* [Data excerpt]:
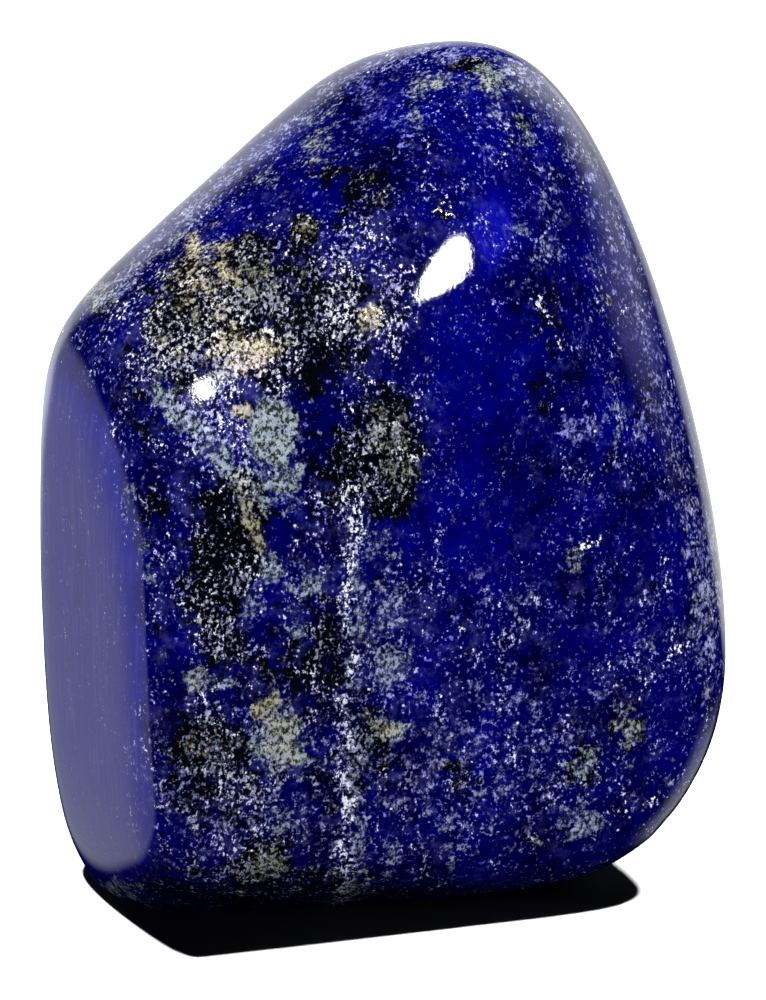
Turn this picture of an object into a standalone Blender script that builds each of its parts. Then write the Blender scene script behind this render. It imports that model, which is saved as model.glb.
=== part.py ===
"""Polished lapis lazuli: one tumbled stone that stands on a small flat spot.

Metres, +Z up. The origin is on the surface that the stone stands on, under the middle of
the stone. +X is to its right and -Y is towards somebody who looks at its best side.
"""

import math

import bmesh
import bpy
from mathutils import Vector

MM = 0.001

# Driving dimensions. Every ground face of the stone is measured from its heart, a point at
# this height over the resting spot.
HEART_HEIGHT = 12.7 * MM

# Compass direction and upward tilt of each ground face, in degrees, and its distance from
# the heart, in millimetres. Compass 0 is the front, 90 the right, 180 the back and -90 the left.
GROUND_FACES = {
    "front": (-4, 1, 5.2),
    "front shoulder": (15, 29, 9.9),
    "front left shoulder": (-26, 26, 8.0),
    "front underside": (-13, -56, 11.8),
    "left": (-85, -1, 9.6),
    "left slope": (-90, 57, 11.7),
    "left underside": (-99, -30, 14.8),
    "crown": (7, 63, 15.2),
    "right": (93, 3, 12.6),
    "right front": (40, 17, 9.8),
    "right underside": (102, -34, 12.6),
    "back": (-168, 0, 7.2),
    "back left": (-159, 12, 9.2),
    "back right": (134, 13, 9.6),
    "back underside": (165, -50, 13.4),
    "base": (0, -90, 15.5),
}

# How tight the rounded edges between the ground faces are. A higher number is tighter.
EDGE_TIGHTNESS = 11

# Squares along each side of the cube that the surface is shaped from.
SQUARES = 24

# Points on the border of the resting spot that are closer together than this become one.
SPOT_GAP = 0.1 * MM

STONE_BLUE = (0.006, 0.008, 0.16, 1.0)
STONE_ROUGHNESS = 0.12


def remove_everything():
    """Empties the scene."""
    for obj in list(bpy.data.objects):
        bpy.data.objects.remove(obj)


def outward(compass, tilt):
    """The direction that a ground face looks in."""
    compass = math.radians(compass)
    tilt = math.radians(tilt)
    level = math.cos(tilt)
    return Vector((level * math.sin(compass), -level * math.cos(compass), math.sin(tilt)))


def ground_faces():
    """Each ground face as its outward direction and its distance in metres."""
    return [(outward(compass, tilt), far * MM) for compass, tilt, far in GROUND_FACES.values()]


def reach(direction, faces):
    """How far the surface lies from the heart in one direction.

    A single flat face would be met at its distance over the cosine. The power sum of those
    lets the nearest face rule and rounds the edge where two faces are equally near.
    """
    total = sum(max(0.0, direction.dot(normal) / far) ** EDGE_TIGHTNESS for normal, far in faces)
    return total ** (-1.0 / EDGE_TIGHTNESS)


def swell(shape):
    """Moves each point of a cube out to the stone's surface, evenly spread in angle."""
    faces = ground_faces()
    heart = Vector((0.0, 0.0, HEART_HEIGHT))
    for vert in shape.verts:
        direction = Vector([math.tan(c * math.pi / 4) for c in vert.co]).normalized()
        vert.co = heart + direction * reach(direction, faces)


def grind_resting_spot(shape):
    """Cuts the underside flat at height zero and closes it with one face."""
    everything = shape.verts[:] + shape.edges[:] + shape.faces[:]
    cut = bmesh.ops.bisect_plane(
        shape, geom=everything, plane_co=(0, 0, 0), plane_no=(0, 0, -1), clear_outer=True
    )
    rim = [item for item in cut["geom_cut"] if isinstance(item, bmesh.types.BMEdge)]
    bmesh.ops.contextual_create(shape, geom=rim)
    border = {vert for edge in rim for vert in edge.verts}
    bmesh.ops.remove_doubles(shape, verts=list(border), dist=SPOT_GAP)
    bmesh.ops.recalc_face_normals(shape, faces=shape.faces)


def centre_over_origin(shape):
    """Slides the stone so that the middle of its length and width is over the origin."""
    across = [vert.co.x for vert in shape.verts]
    deep = [vert.co.y for vert in shape.verts]
    middle = Vector(((min(across) + max(across)) / 2, (min(deep) + max(deep)) / 2, 0.0))
    bmesh.ops.translate(shape, verts=shape.verts, vec=-middle)


def lapis_material():
    """Deep ultramarine with a wet polish."""
    material = bpy.data.materials.new("polished lapis lazuli")
    material.use_nodes = True
    surface = material.node_tree.nodes["Principled BSDF"]
    surface.inputs["Base Color"].default_value = STONE_BLUE
    surface.inputs["Roughness"].default_value = STONE_ROUGHNESS
    surface.inputs["Metallic"].default_value = 0.0
    return material


def build_stone():
    """The whole stone, one solid."""
    shape = bmesh.new()
    bmesh.ops.create_cube(shape, size=2.0)
    bmesh.ops.subdivide_edges(shape, edges=shape.edges, cuts=SQUARES - 1, use_grid_fill=True)
    swell(shape)
    grind_resting_spot(shape)
    centre_over_origin(shape)

    mesh = bpy.data.meshes.new("lapis_stone")
    shape.to_mesh(mesh)
    shape.free()
    mesh.shade_smooth()
    mesh.materials.append(lapis_material())
    stone = bpy.data.objects.new("lapis_stone", mesh)
    bpy.context.scene.collection.objects.link(stone)
    return stone


remove_everything()
build_stone()
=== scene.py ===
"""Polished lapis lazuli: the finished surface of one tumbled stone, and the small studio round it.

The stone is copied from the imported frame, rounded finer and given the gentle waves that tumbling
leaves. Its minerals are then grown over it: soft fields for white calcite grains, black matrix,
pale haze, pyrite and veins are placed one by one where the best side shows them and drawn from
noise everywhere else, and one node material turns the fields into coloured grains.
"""

import math
from types import SimpleNamespace

import bpy
import numpy as np
from bpy.props import FloatProperty, FloatVectorProperty, IntProperty, PointerProperty
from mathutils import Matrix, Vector, noise


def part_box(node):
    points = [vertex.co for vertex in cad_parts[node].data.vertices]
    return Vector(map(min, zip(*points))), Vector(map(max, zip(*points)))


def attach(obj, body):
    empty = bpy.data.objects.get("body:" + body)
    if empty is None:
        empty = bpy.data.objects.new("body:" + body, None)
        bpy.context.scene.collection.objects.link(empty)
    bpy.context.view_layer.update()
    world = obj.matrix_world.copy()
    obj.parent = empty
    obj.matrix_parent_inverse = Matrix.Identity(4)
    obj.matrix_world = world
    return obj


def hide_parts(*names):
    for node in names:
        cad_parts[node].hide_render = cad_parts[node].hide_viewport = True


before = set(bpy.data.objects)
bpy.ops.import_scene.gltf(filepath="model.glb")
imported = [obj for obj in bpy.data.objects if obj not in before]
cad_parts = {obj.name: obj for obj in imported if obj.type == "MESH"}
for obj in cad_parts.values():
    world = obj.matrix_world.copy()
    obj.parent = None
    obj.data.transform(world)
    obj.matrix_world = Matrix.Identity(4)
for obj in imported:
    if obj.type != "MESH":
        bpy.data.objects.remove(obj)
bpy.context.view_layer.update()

bl_info = {
    "name": "Polished Lapis Lazuli",
    "version": (1, 0, 0),
    "blender": (4, 5, 0),
    "location": "View3D > Sidebar > Lapis",
    "description": "Builds a tumbled lapis lazuli and the studio it stands in",
    "category": "Object",
}

MM = 0.001
STONE_NODE = "lapis_stone"
PIECE_NAME = "polished_stone"


def linear(hex_colour):
    """An sRGB hex colour as linear red, green and blue."""
    parts = [int(hex_colour[i : i + 2], 16) / 255 for i in (0, 2, 4)]
    return [c / 12.92 if c <= 0.04045 else ((c + 0.055) / 1.055) ** 2.4 for c in parts]


def colour(name, description, hex_colour):
    """A colour setting with an sRGB hex default."""
    return FloatVectorProperty(
        name=name,
        description=description,
        default=linear(hex_colour),
        subtype="COLOR",
        size=3,
        min=0.0,
        max=1.0,
    )


def length(name, description, millimetres):
    """A length setting with its default in millimetres."""
    return FloatProperty(
        name=name, description=description, default=millimetres * MM, min=0.0, unit="LENGTH"
    )


def angle(name, description, degrees):
    """An angle setting with its default in degrees."""
    return FloatProperty(
        name=name, description=description, default=math.radians(degrees), subtype="ANGLE"
    )


class LapisStoneSettings(bpy.types.PropertyGroup):
    """Sizes of the stone's finished surface."""

    smoothing: IntProperty(
        name="Smoothing", description="Times each square of the surface is quartered", default=2
    )
    spot_border: length("Spot border", "Level border kept inside the resting spot's edge", 0.4)
    broad_wave: length("Broad wave", "Width of the broad waves that tumbling leaves", 6.0)
    broad_height: length("Broad height", "Height of the broad waves", 0.05)
    fine_wave: length("Fine wave", "Width of the fine waves on the polish", 1.6)
    fine_height: length("Fine height", "Height of the fine waves", 0.012)
    wave_start: length("Wave start", "Height over the resting spot where the waves begin", 0.3)
    wave_rise: length("Wave rise", "Further height over which they grow to their full size", 2.0)


class LapisColourSettings(bpy.types.PropertyGroup):
    """Colours of the minerals."""

    deep_blue: colour("Deep blue", "Lazurite where it is densest", "00002A")
    blue: colour("Blue", "Lazurite over most of the stone", "00004C")
    # Bright and pale blue are lazurite, and the bright field also uses them for painted light: a
    # painted blue sheen on the flat left side, painted light on the crown and a painted halo beside
    # the key glint.
    bright_blue: colour("Bright blue", "Lazurite where it is cleanest", "010166")
    pale_and_sheen_blue: colour("Pale blue", "Lazurite under the flat left side", "090986")
    # This colour paints streaks of reflection on the flat left side.
    stroke: colour("Stroke", "Upright strokes in the flat left side's polish", "7C7CC0")
    veil: colour("Veil", "Blue with fine calcite under it", "4A4A96")
    matrix: colour("Matrix", "Black rock between the grains", "030308")
    fleck: colour("Fleck", "Flecks that stray out of the pale hazes", "6468B4")
    calcite: colour("Calcite", "Brightest white grains", "F2F2F6")
    grey_calcite: colour("Grey calcite", "Brightest grains in the matrix", "CACAC6")
    clouded_grain: colour("Clouded grain", "Grains with blue over them", "6466AE")
    grey_grain: colour("Grey grain", "Clouded grains in the matrix", "5C5C60")
    pyrite: colour("Pyrite", "Pyrite grains, dull olive gold", "968E66")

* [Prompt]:
Both the line with "bpy.context.scene.collection.objects.link(stone)" and the line with "bpy.context.scene.collection.objects.link(empty)" belong in the extract, along with every line between them; set down those lines exactly and only.

* [Exercise solution]:
    bpy.context.scene.collection.objects.link(stone)
    return stone


remove_everything()
build_stone()
=== scene.py ===
"""Polished lapis lazuli: the finished surface of one tumbled stone, and the small studio round it.

The stone is copied from the imported frame, rounded finer and given the gentle waves that tumbling
leaves. Its minerals are then grown over it: soft fields for white calcite grains, black matrix,
pale haze, pyrite and veins are placed one by one where the best side shows them and drawn from
noise everywhere else, and one node material turns the fields into coloured grains.
"""

import math
from types import SimpleNamespace

import bpy
import numpy as np
from bpy.props import FloatProperty, FloatVectorProperty, IntProperty, PointerProperty
from mathutils import Matrix, Vector, noise


def part_box(node):
    points = [vertex.co for vertex in cad_parts[node].data.vertices]
    return Vector(map(min, zip(*points))), Vector(map(max, zip(*points)))


def attach(obj, body):
    empty = bpy.data.objects.get("body:" + body)
    if empty is None:
        empty = bpy.data.objects.new("body:" + body, None)
        bpy.context.scene.collection.objects.link(empty)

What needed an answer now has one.